In the introductory chapter of the Protocell Architecture edition of Architectural Design Professor Neil Spiller and Dr. Rachel Armstrong state ‘Buildings are still mostly dumb, inert blobs of material that act as ecological obstacles. The fundamental problem that we currently design buildings as barriers to the environment and not as proactively beneficial environmental technologies now needs to be addressed. To do this effectively we must start to develop architectural paradigms and technologies that cooperate with and embrace, rather than dominate, natural imperatives.’ [4] This statement reflects the view of a growing school of interdisciplinary researchers who believe, as do I, that the time is nigh to ambitiously pursue the development of a new genre of built environment technologies with life-like behaviors.
Recently described by The Urban Times as a ‘biomimetic imaginarium’, The Bionic City may sound as fantastical as the factory imagined by Roald Dahl in his 1964 book Charlie and the Chocolate Factory, for I have described it as a shape-shifting, colour-changing Biomimetic metropolis, that like the forests and meadows of the Northern Hemisphere changes in accordance with the seasons. However, fantastical though that may sound, technologies abound that could take the concept from science fiction to science fact.
An early pioneer of anticipatory architecture was British architect Cedric Price, whose iconic works championed impermanent architecture designed for continual change. On the other side of the pond, in 1965 American architect Glenn Small conceived the city as a ‘biomorphic biosphere’, which he described as a nearly living ecosystem conceived in the context of nature as the ultimate technology [5]. One of the most prolific practitioners and champions of the field of Adaptive Architecture is Chuck Hoberman, whom together with Craig Schwitter commented “Even with newer passive and energy-efficient systems, most buildings do not use natural resources effectively, whereas adaptive buildings can change their form, building surfaces, and interior spaces in response to intelligent controls that monitor dynamic feedback from the environment.”[6]

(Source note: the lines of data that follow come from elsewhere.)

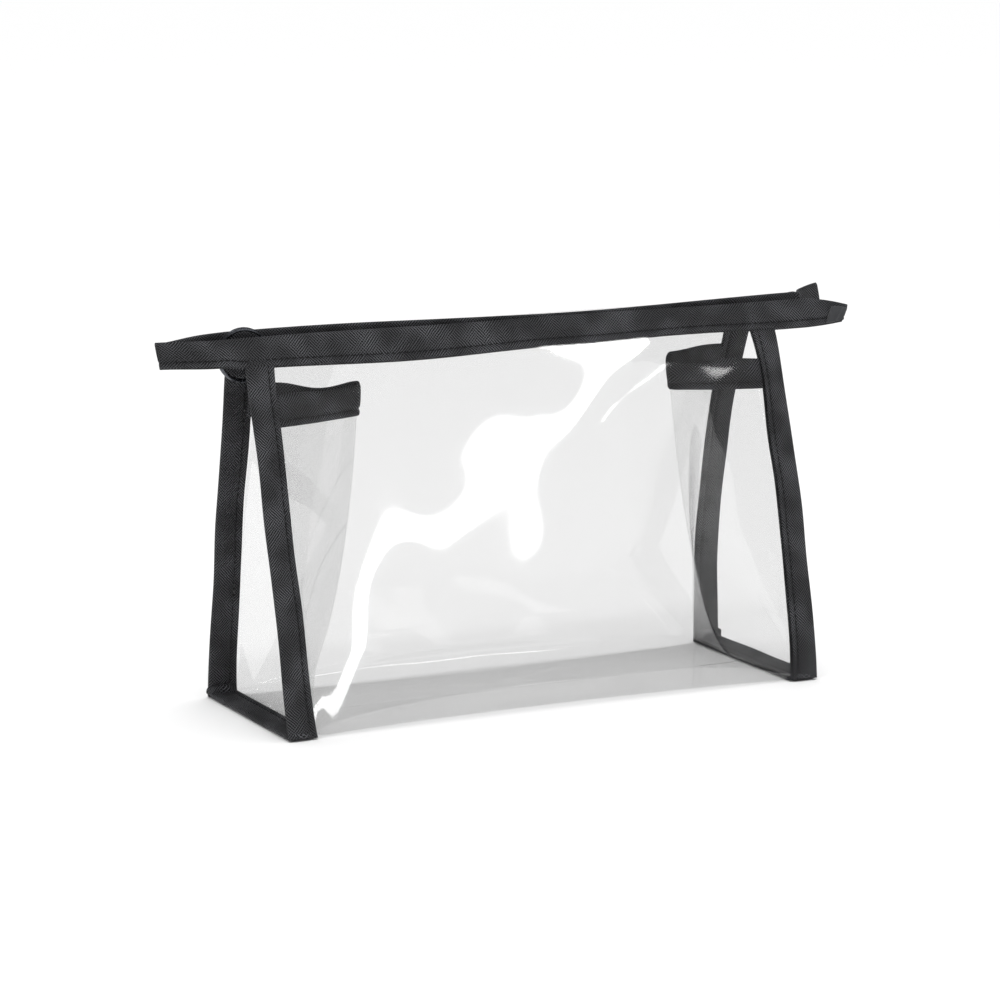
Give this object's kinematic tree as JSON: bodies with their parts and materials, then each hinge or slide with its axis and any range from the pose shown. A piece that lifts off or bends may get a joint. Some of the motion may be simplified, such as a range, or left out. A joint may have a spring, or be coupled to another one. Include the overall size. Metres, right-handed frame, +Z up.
{
  "type": "makeup bag",
  "caption": "Clear film makeup bag with black folded-tape edges: flat base, in-folding ends, and a zip-top mouth that opens between two leaning panels, with a ring on its slider.",
  "frame": {"origin": "on the floor, at the middle of the whole bag's box", "axes": "+X along the zip, away from the closed end; +Y from the front panel to the back panel; +Z up"},
  "size_m": [0.283, 0.0774, 0.142],
  "materials": {
    "clear_film": "clear glossy PVC film",
    "black_tape": "black cross-grain embossed PU tape",
    "zip_tape": "black woven polyester",
    "zip_coil": "black nylon coil",
    "black_metal": "black plated metal"
  },
  "bodies": {
    "base": {"bottom_panel": "clear_film", "left_bottom_binding": "black_tape", "right_bottom_binding": "black_tape", "left_gusset": "clear_film", "right_gusset": "clear_film", "left_gusset_top_binding": "black_tape", "right_gusset_top_binding": "black_tape", "zip_chain_end": "zip_coil", "zip_bottom_stop": "black_metal"},
    "front": {"front_panel": "clear_film", "front_left_binding": "black_tape", "front_right_binding": "black_tape", "front_zip_band": "black_tape", "front_zip_tape": "zip_tape", "front_zip_coil": "zip_coil", "front_top_stop": "black_metal"},
    "back": {"back_panel": "clear_film", "back_left_binding": "black_tape", "back_right_binding": "black_tape", "back_zip_band": "black_tape", "back_zip_tape": "zip_tape", "back_zip_coil": "zip_coil", "back_top_stop": "black_metal"},
    "slider": {"zip_slider": "black_metal"},
    "loop": {"pull_loop": "black_metal"},
    "ring": {"pull_ring": "black_metal"}
  },
  "joints": [
    {"name": "front_opening", "type": "hinge", "parent": "base", "child": "front", "pos_m": [0, -0.0373, 0.0012], "axis": [-1, 0, 0], "range_deg": [-15.3, 0], "stiffness_Nm_per_rad": 0.05},
    {"name": "back_opening", "type": "hinge", "parent": "base", "child": "back", "pos_m": [0, 0.0373, 0.0012], "axis": [1, 0, 0], "range_deg": [-9.7, 0], "stiffness_Nm_per_rad": 0.05},
    {"name": "zip_run", "type": "slide", "parent": "base", "child": "slider", "axis": [1, 0, 0], "range_m": [0, 0.213]},
    {"name": "loop_flip", "type": "hinge", "parent": "slider", "child": "loop", "pos_m": [-0.122, 0.007, 0.1365], "axis": [0, -1, 0], "range_deg": [0, 130]},
    {"name": "ring_swing", "type": "hinge", "parent": "loop", "child": "ring", "pos_m": [-0.11611, 0.007, 0.13536], "axis": [0, -1, 0], "range_deg": [-15, 30]}
  ]
}
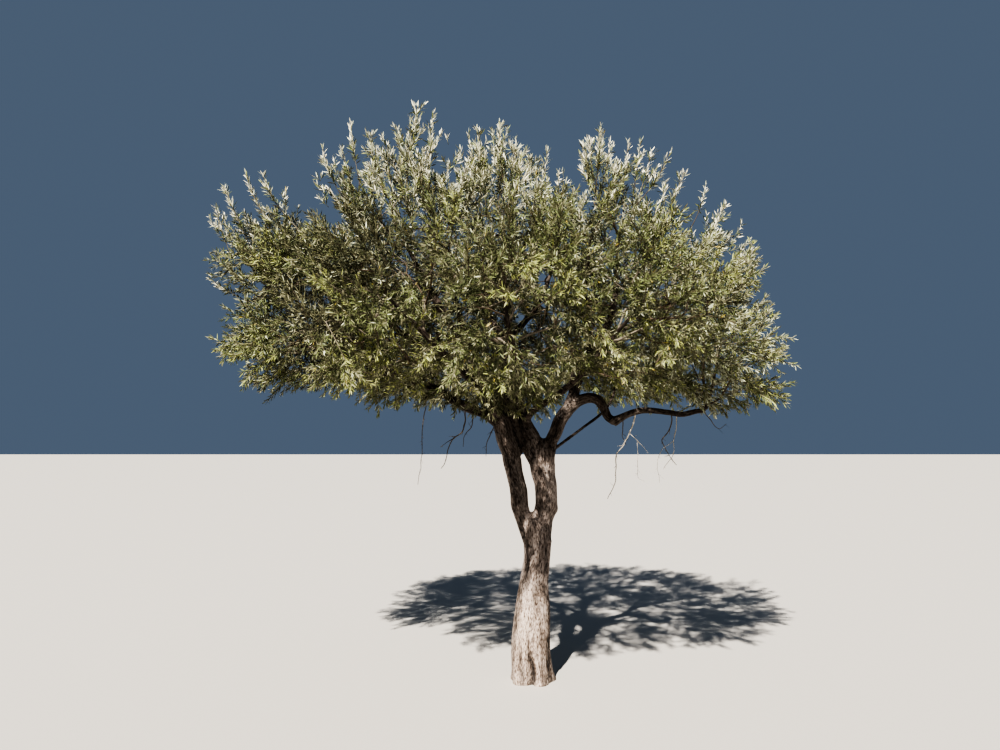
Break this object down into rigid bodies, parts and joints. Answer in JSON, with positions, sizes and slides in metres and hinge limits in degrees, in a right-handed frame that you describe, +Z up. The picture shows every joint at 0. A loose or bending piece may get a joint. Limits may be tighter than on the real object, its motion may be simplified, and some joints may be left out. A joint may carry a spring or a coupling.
{
  "type": "olive tree",
  "caption": "Olive tree with one trunk that forks low into stems, tapering boughs and a broad rounded evergreen crown with a flat underside.",
  "frame": {"origin": "centre of the flat cut under the trunk, at ground level", "axes": "+Z up; -Y towards the viewer of the picture, +X to the viewer's right"},
  "size_m": [3.9564, 3.65, 3.892],
  "materials": {
    "bark": "rough fissured bark",
    "foliage": "matt leaves"
  },
  "bodies": {
    "root": {"trunk": "bark", "stem_left": "bark", "stem_right": "bark", "stem_middle": "bark", "stem_outer": "bark", "bough_top_right": "bark", "bough_arch": "bark", "bough_right_low": "bark", "shoot_right": "bark", "bough_left_low": "bark", "bough_top_left": "bark", "bough_left_top": "bark", "bough_front_left": "bark", "bough_top_front_left": "bark", "bough_top_mid": "bark", "bough_front_mid": "bark", "bough_back_left": "bark", "bough_back_mid": "bark", "bough_top_back_left": "bark", "bough_top_back_right": "bark", "bough_top_front_right": "bark", "bough_front_right": "bark", "bough_back_right": "bark", "bough_right_shoulder": "bark", "foliage_left_top": "foliage", "foliage_left_low": "foliage", "foliage_top_left": "foliage", "foliage_top_mid": "foliage", "foliage_top_right": "foliage", "foliage_right_shoulder": "foliage", "foliage_right_low": "foliage", "foliage_front_left": "foliage", "foliage_front_mid": "foliage", "foliage_front_right": "foliage", "foliage_back_left": "foliage", "foliage_back_mid": "foliage", "foliage_back_right": "foliage", "foliage_top_back_left": "foliage", "foliage_top_back_right": "foliage", "foliage_top_front_left": "foliage", "foliage_top_front_right": "foliage"}
  },
  "joints": []
}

I’ve described The Bionic City as embodying life-like features from the molecular to the metropolis in scale. An example that illustrates the growing viability of dynamic adaptive building surfaces is the Hylozoic Ground Installation created by Philip Beesley and Dr. Rachel Armstrong exhibited at the Canadian Pavilion, Venice Biennale in 2010. Beesley and Armstrong described this work as ‘an environment organised as a textile matrix supporting responsive actions and ‘living’ technologies, conceived as the first stages of self-renewing functions that might take root within a future architecture’. [7] Hylozoic Ground is one of many research projects exploring the notion that it’s possible to create building interiors and envelopes endowed with properties historically associated with biological surfaces.
Similarly groundbreaking innovations are taking shape in fields including sensors and signal processing, motion systems, artificial intelligence, data networking and super-computing. Simultaneously humanity’s understanding of the Earth Sciences, including geoseismic events and ecology has greatly expanded in recent years thanks to a plethora of new research technologies including amongst others open-innovation and enhanced computer processing capabilities. Therein, when the dots are joined up, it becomes clear that the idea of creating cities with life-like abilities is not so far-fetched after all.
Indeed there’s an irony to the notion that humanity could not create a city able to reconfigure itself in response to changing environmental changes, which is illustrated by this statement by Dr. Rachel Armstrong ‘The current approach to the production of architecture is ancient and yet the technology that could potentially revolutionise our approach to the construction of buildings is even older than the invention of concrete. This technology is life.’ [8]
Another irony is the ocular-centric preoccupation of many with what a concept such as The Bionic City may look like, because a truly adaptive, ecosystem-like, therein seasonal city would morph throughout the year – it’s appearance changing from Spring to Summer to Autumn to Winter. Not only that, but there would be variations in the timings and specifications from year to year, as meteorological, geological and ecological fluctuations occurred.
What is important is the epistemology such an idea embeds, for it’s all too easy to make assumptions about how ecosystems operate. Indeed though a growing body of architectural projects is labeled with the term ‘biomimicry’, a significant number of these are in fact biomorphic, wherein there is no scientific research embedded in the concept, which is instead an artistic interpretation of one or more natural life-forms.
The beauty of the natural world is in its detail – where complexity not linearity is the norm. Species and ecosystems embed myriad resilience strategies to threats such as extreme weather, geological events, disease and predators. Frequently these strategies are exotic and unusual when compared to traditional human technologies, which I believe makes them all the more interesting and inspiring. When related fields such as Adaptive Architecture, Biomimicry, Living Materials and Complex Adaptive Systems are evolving at great speed, it’s not entirely clear how a seasonal city will manifest. However, I suspect the city will ultimately evolve as a strange fruit that is somewhat unfamiliar to the Traditionalist’s ideological palate.
References
[1] Haldorsen, K, 42 Million Displaced by Sudden Natural Disasters in 2010, Norwegian Refugee Council, www.nrc.no, June 6 2011.
[2] Haldorsen, K, 42 Million Displaced by Sudden Natural Disasters in 2010, Norwegian Refugee Council, www.nrc.no, June 6 2011.
[3] McNulty, S, US counts the cost of extreme weather, Financial Times, June 28 2011.
[4] Spiller, N & Armstrong, R, ‘It’s a Brand New Morning’, p17. Architectural Design, Vol 81, No. 2, ISSN 0003-8504, Profile No. 201, ISBN 978-0470-748282, March/April 2011.
[5] Small, G, Biomorphic Biosphere, Futurist Magazine, June 1977.
[6] Hoberman, C, Schwitter, C, Adaptive Structures: Building for Performance and Sustainability, Design Intelligence, August 11, 2008.
[7] Beesley, P & Armstrong, R, Soil and Protoplasm: The Hylozoic Ground project, p. 81, Architectural Design, Vol 81, No. 2, ISSN 0003-8504, Profile No. 201, ISBN 978-0470-748282, March/April, 2011.
[8] Armstrong, R, How Protocells Can Make ‘Stuff’ Much More Interesting, p. 71, Architectural Design, Vol 81, No. 2, ISSN 0003-8504, Profile No. 201, ISBN 978-0470-748282, March/April, 2011.